The first time we saw the pond it was choked with weeds and reeds but there was just enough water for a pair of swans. I think they were put there by the estate agents because we didn’t see any more swans for the next eight years until we had finished building the house and turned our attention to dredging the pond. Next spring two swans appeared out of nowhere (we were so surprised we thought the white splash on the bank was an old poly bag) and produced the first batch of Pond Cottage cygnets.

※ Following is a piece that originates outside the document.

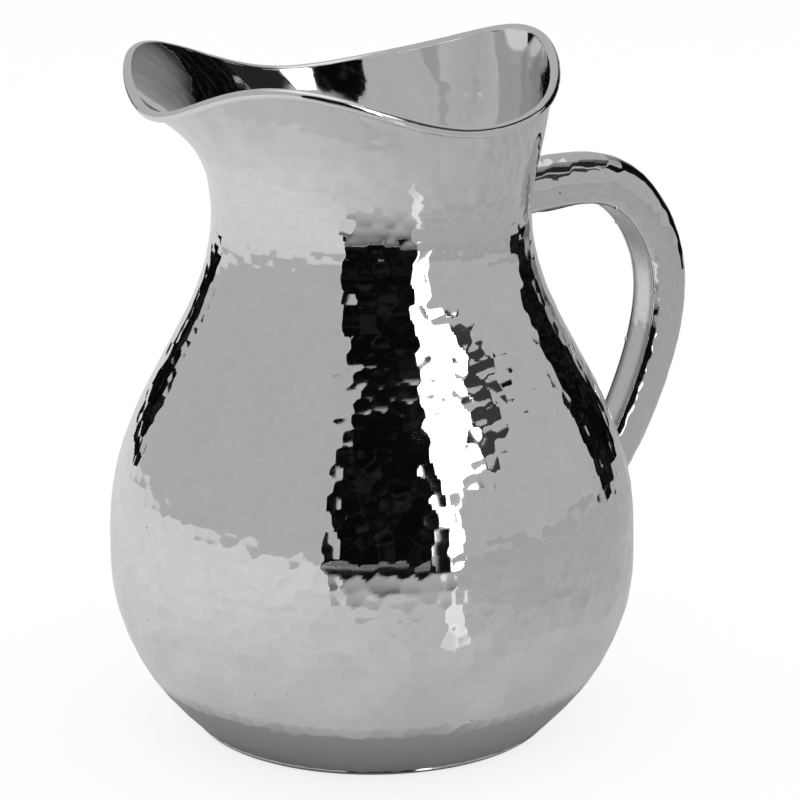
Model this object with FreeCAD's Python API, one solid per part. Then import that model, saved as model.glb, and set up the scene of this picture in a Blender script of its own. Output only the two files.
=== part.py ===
import FreeCAD, Part
import math
import os

# Hammered metal water pitcher: a pear-shaped body of two pressed shells and a base pan, a wavy poured mouth
# edged with a round wire, and a hollow D-section handle soldered to the neck and to the belly.
# Millimetres, +Z up. The origin is the centre of the base on the table, the spout points to -X and the
# handle to +X. The XZ plane is a plane of symmetry.

V = FreeCAD.Vector
UP = V(0, 0, 1)
ORIGIN = V(0, 0, 0)

# Sheet and body of revolution
WALL = 1.0
BELLY_RADIUS = 82.5
BELLY_HEIGHT = 60.0
NECK_RADIUS = 49.4
NECK_HEIGHT = 165.0
# Outer outline between the base edge and the belly, and between the belly and the neck: (radius, height)
LOWER_OUTLINE = [(56.4, 1.6), (61.6, 7.0), (70.9, 18.0), (77.3, 30.0), (81.6, 44.0)]
UPPER_OUTLINE = [(80.8, 80.0), (74.4, 100.0), (64.3, 120.0), (54.4, 140.0)]

# Base pan: flat ring to stand on, pushed-up centre, edge turned up to meet the bowl
PAN_RING_INNER = 43.0
PAN_CENTRE_RADIUS = 37.0
PAN_PUSH_UP = 4.0
# Slope of the bowl at its lower edge, and so of the turned-up edge of the pan, in degrees from the table
PAN_TURN = 45.0
JOINT_WIDTH = 0.6
WELD_CROWN = 0.35

# Wavy rim: mean value and the cosine terms 1 to 7 of its radius and height round the axis
RIM_RADIUS_TERMS = [64.1, -9.8, 0.5, 0.1, -0.8, 0.9, 0.2, -0.2]
RIM_HEIGHT_TERMS = [205.7, 1.8, 4.9, 4.4, -2.9, 1.6, -0.2, 0.1]
RIM_WIRE_RADIUS = 1.6
# The wall's outer surface ends this far inside the centre line of the wire, so that the wire stands out on the
# outside and is nearly flush inside
RIM_WIRE_OUTSET = 0.45
# Flare from the neck to the rim: lean of the wall at the rim, in degrees from vertical, and the two handle
# lengths of its cubic curve as parts of its chord, each as a mean and cosine terms
LEAN_TERMS = [22.5, -25.0, 2.5]
NECK_PULL_TERMS = [0.375, -0.125]
RIM_PULL_TERMS = [0.35, 0.15]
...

This spring we saw a record number of tiny mallards scooting across the surface like fluffy pond skaters. They moved so fast it was hard to count them but we reckoned there must have been up to 30 from three or four different broods. By last month there were just two parents with four healthy almost full grown young and they all looked very content, swimming round the pond in one happy family group. The swans had four young too and occasionally they were joined by moorhens and dabchicks. We spent hours watching them and a fortune on sacks of grain.

As always the swans were first to disappear but we have got used to that – each year they seem to prefer to leave before the moulting begins in earnest, travelling downstream to Loch Leven to seek safety in numbers (we know that’s where they go because neighbours have seen ‘our swans’ escorting their cygnets across the road and into the stream going down to the loch). But the ducks always stayed on the pond until this year.
Now they are all gone, except for one drake and his mate who stay in hiding most of the day. The pond is empty most of the day and it doesn’t feel right. Mind you, there are reasons to be cheerful. When Ray was working on his new engineering project in the dam he found two carcases in the pipes leading from the pond which he knows is where they mink hangs out. They were dead rabbits.